Knowledge has meaning in context. We each create knowledge, all the time, in the places and institutions where we spend time. We also have the ability to do something with this knowledge -- but our role often depends on our power and position within the world.

For example, it became clear to me through the work of the recent Minnesota Mental Health Action Group, which the Citizens League convened, that people with mental illnesses often have the best knowledge about what treatments work best for them. And these people have both the capacity and a role in their own treatment and wellness. But it also became clear to me that the reams of information and white papers on mental health reform did not sufficiently connect to this knowledge and capacity.

The role of experts in public policy
As a means of managing and valuing our current flood of information, we've professionalized it. We've increased the role of "experts," and made everyone else more passive in the process. On almost every important public policy issue, we've inadvertently created a new and unhelpful civic caste system of "experts" and "citizens" to manage the conversation and the action, downgrading the role of citizens -- everyone else -- to passive participants in this charade.
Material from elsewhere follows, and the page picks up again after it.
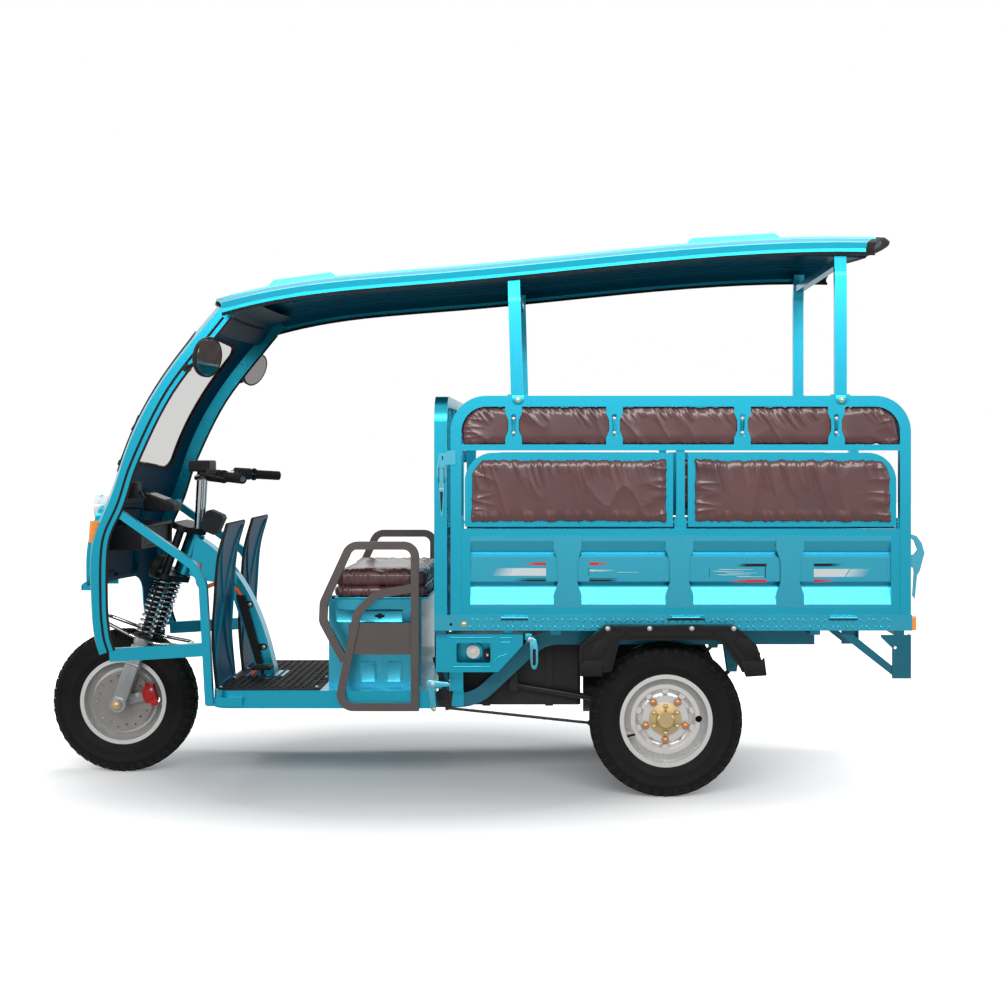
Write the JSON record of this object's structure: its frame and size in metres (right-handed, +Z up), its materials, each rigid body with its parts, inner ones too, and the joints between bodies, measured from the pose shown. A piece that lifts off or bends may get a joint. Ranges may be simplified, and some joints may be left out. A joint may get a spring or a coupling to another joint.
{
  "type": "electric tuk-tuk",
  "caption": "Electric three-wheeler: cab shell with raked windscreen, canopy roof, driver's seat, and a high-sided bed with folding side benches and a drop tailgate.",
  "frame": {"origin": "on the ground at the centre of the bounding box's base", "axes": "+X to the rear, +Y to the vehicle's right, +Z up"},
  "size_m": [3.182, 1.183, 2.0002],
  "materials": {
    "blackpaint": "satin paint",
    "chrome": "bright",
    "clear": "clear lens",
    "glass": "tinted",
    "gold": "zinc plated",
    "guard": "satin paint",
    "lamp": "clear lens",
    "orange": "matt",
    "plastic": "matt",
    "red": "gloss",
    "rubber": "matt",
    "silver": "silver paint",
    "steel": "bare",
    "teal": "gloss metallic paint",
    "tyre": "matt",
    "vinyl": "vinyl"
  },
  "bodies": {
    "body": {"arm_guards": "guard", "backrest_left": "vinyl", "backrest_right": "vinyl", "battery_box": "blackpaint", "bed_bearers": "teal", "bed_bulkhead": "teal", "bed_deck": "teal", "bed_latches": "teal", "brake_lever": "steel", "cab_fittings": "plastic", "cab_guard_tubes": "teal", "cab_shell": "teal", "chassis_frame": "teal", "electrics_box": "teal", "floor_mat": "rubber", "floor_pan": "teal", "headlamps": "clear", "leg_shields": "teal", "main_beam": "teal", "mudguards": "rubber", "rear_axle": "blackpaint", "rear_suspension": "blackpaint", "roof": "teal", "roof_posts": "teal", "rubber_trim": "rubber", "seat_box": "teal", "side_frame_left": "teal", "side_frame_right": "teal", "side_panel_left": "teal", "side_panel_right": "teal", "signal_lamps": "lamp", "windscreen": "glass", "wiring_conduit": "orange"},
    "steering": {"front_fork": "blackpaint", "fork_springs": "chrome", "fender_stays": "chrome", "brake_caliper": "red", "handlebar": "chrome", "hand_grips": "rubber", "handlebar_boxes": "plastic"},
    "front_wheel": {"front_tyre": "tyre", "front_rim": "silver", "front_brake_disc": "steel"},
    "rear_wheel_left": {"rear_tyre_left": "tyre", "rear_rim_left": "silver", "rear_hub_left": "gold"},
    "rear_wheel_right": {"rear_tyre_right": "tyre", "rear_rim_right": "silver", "rear_hub_right": "gold"},
    "tailgate": {"tailgate": "teal"},
    "driver_seat": {"driver_seat": "vinyl"},
    "bench_front_left": {"bench_frame_front_left": "teal", "bench_pad_front_left": "vinyl"},
    "bench_front_right": {"bench_frame_front_right": "teal", "bench_pad_front_right": "vinyl"},
    "bench_rear_left": {"bench_frame_rear_left": "teal", "bench_pad_rear_left": "vinyl"},
    "bench_rear_right": {"bench_frame_rear_right": "teal", "bench_pad_rear_right": "vinyl"}
  },
  "joints": [
    {"name": "steering_turn", "type": "hinge", "parent": "body", "child": "steering", "pos_m": [-1.08105, 0, 0.81944], "axis": [0.3338, 0, 0.9426], "range_deg": [-40, 40]},
    {"name": "front_wheel_spin", "type": "hinge", "parent": "steering", "child": "front_wheel", "pos_m": [-1.323, 0, 0.268], "axis": [0, 1, 0], "continuous": true},
    {"name": "rear_wheel_left_spin", "type": "hinge", "parent": "body", "child": "rear_wheel_left", "pos_m": [0.691, -0.437, 0.268], "axis": [0, 1, 0], "continuous": true},
    {"name": "rear_wheel_right_spin", "type": "hinge", "parent": "body", "child": "rear_wheel_right", "pos_m": [0.691, 0.437, 0.268], "axis": [0, 1, 0], "continuous": true},
    {"name": "tailgate_drop", "type": "hinge", "parent": "body", "child": "tailgate", "pos_m": [1.556, 0, 0.646], "axis": [0, 1, 0], "range_deg": [0, 170]},
    {"name": "driver_seat_lift", "type": "hinge", "parent": "body", "child": "driver_seat", "pos_m": [-0.52, 0, 0.676], "axis": [0, -1, 0], "range_deg": [0, 75]},
    {"name": "bench_front_left_fold", "type": "hinge", "parent": "body", "child": "bench_front_left", "pos_m": [0.3515, -0.475, 0.961], "axis": [-1, 0, 0], "range_deg": [0, 90]},
    {"name": "bench_front_right_fold", "type": "hinge", "parent": "body", "child": "bench_front_right", "pos_m": [0.3515, 0.475, 0.961], "axis": [1, 0, 0], "range_deg": [0, 90]},
    {"name": "bench_rear_left_fold", "type": "hinge", "parent": "body", "child": "bench_rear_left", "pos_m": [1.129, -0.475, 0.961], "axis": [-1, 0, 0], "range_deg": [0, 90]},
    {"name": "bench_rear_right_fold", "type": "hinge", "parent": "body", "child": "bench_rear_right", "pos_m": [1.129, 0.475, 0.961], "axis": [1, 0, 0], "range_deg": [0, 90]}
  ]
}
The evolution of this distinction is understandable, but it is corrosive to democracy and it keeps us from solving the policy issues that confront us. It excludes both the knowledge and expertise that all citizens have about "what works" for them, and eliminates their role in making policy solutions work.

In the case of mental health reform, the dozens of white paper recommendations on reform (including our own) provided too much information from experts and outsiders, and not enough practical involvement from a diverse group of stakeholders. And few of the recommendations ever became real. The Minnesota Mental Health Action group deliberately changed this dynamic, bringing together all of the parties involved in mental health to use their knowledge and expertise to develop implementable and effective solutions.

And it worked. Despite a session that was frustrating on almost every front, the legislature and Governor took real leadership on mental health, supporting the recommendations of our Action Group, reforming the system significantly, and providing over $30 million in desperately-needed new funding.

In the Information Age, a system of public policy that is based on active-experts informing passive-citizens about "what works" doesn't work. Public policy solutions (the information that groups like the Citizens League produce), must be based on the knowledge and expertise that is created by all citizens in the places where they spend time, and provide citizens an active role in implementing these solutions.

Knowledge and democracy
In order to move from information to knowledge and from experts to expertise, we'll need to develop new generations of active civic leaders. Building on the knowledge and expertise of citizens requires that all citizens have the civic identity, principles and skills necessary to govern for the common good.

We have an opportunity to create a new Civic Age that combines Information Age technology tools -- and the real interest that Minnesotans have in solving problems -- to create the new leadership and institutions that our democracy demands.